Antecedents Of July 1983 & The Foundations Of Impunity – Part X

One of the highlights of the Commission sittings in the Jaffna Public Library was Leslie Bartlett’s cross-examination of Inspector Gurusamy regarding the false radio message. According to witnesses, Gurusamy had virtually to admit that the message was sent on orders from his superiors. The premises were packed, and at the end of the day, Bartlett, the hero of the occasion, was mobbed. Poor Gurusamy was shot dead by militants the following year on 1st July 1979.

Although Leslie Bartlett’s cross-examination of Inspector Gurusamy was among the crucial highlights of the commission sittings, it has now, after 23 years, proved extremely difficult to find out what really happened. The lawyers concerned, are today dead, or cannot remember, or would not speak. Copies of the proceedings available with Tamils were mostly burnt during the July 1983 violence. The ICES library has a copy that is incomplete. The copy in the National Archives, we found, is embargoed until the year 2010. Fortunately, at that time, this cross- examination appeared in the journal The Sansoni Commission Evidence that was published by S.C. Chandrahasan. The editor, we reliably learn, was S. Sivanayagam, who went on to edit the Saturday Review. We are grateful to Mr. Kurumpasiddy R. Kanagaratnam of the International Tamils’ Archives, Kandy, for providing us copies of the relevant sections. How easily can the history of a people get buried in 23 years!

Ana Seneviratne | Photo via https://en.wikipedia.org/wiki/Ana_Seneviratne

Ana Seneviratne | Photo via https://en.wikipedia.org/wiki/Ana_Seneviratne

What follows is the picture that emerges from the cross-examination. It is coherent in all respects and agrees with the known facts: On the morning of 17th August 1977, Inspector Gurusamy and PC Kumarasamy were on duty in the Operations Room. HQI Godfrey Gunasekera walked in just before 11.00 AM and ordered Kumarasamy to take down a message, which was: “…4 CTB buses set on fire. Naga Vihare, Jaffna, is being attacked. Crowd collected at Railway station, Jaffna, to attack incoming passengers. Situation serious.” Kumarasamy was asked by Gunasekera to transmit it to the IGP. Gurusamy asked Kumarasamy to hurry up. Kumarasamy took the message to the Radio Room and Radio Operator Jacob transmitted it at 11.00 AM.

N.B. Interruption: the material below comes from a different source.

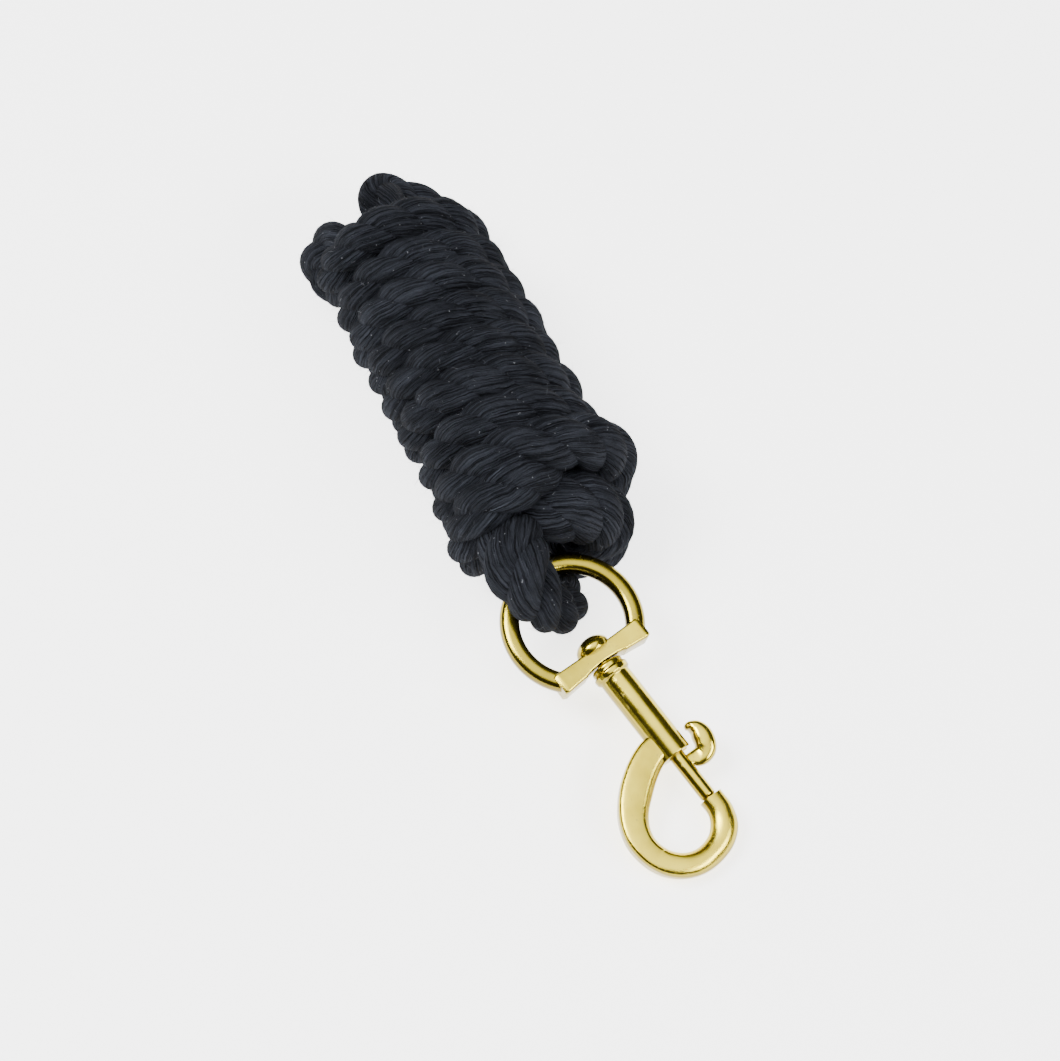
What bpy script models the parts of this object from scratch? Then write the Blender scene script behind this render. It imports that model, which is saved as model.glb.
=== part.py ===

The Radio Communication Centre in Colombo radioed back immediately asking for clarification. Gurusamy was summoned to the Radio Room. He dictated a message. The time when it was recorded is given as 11.05 AM. The message was: “Further to my message of just now, please cancel this message. Further message will follow.” Both these messages were purported to be from SP, Jaffna.

At 11.20 AM, SP, Jaffna received a radio message from the IGP apparently in response to the first message. The message stated, “Navy would guard Naga Deepa [Buddhist] Temple. Please make arrangements to place guards to guard Naga Vihare.” There was no further message form the IGP.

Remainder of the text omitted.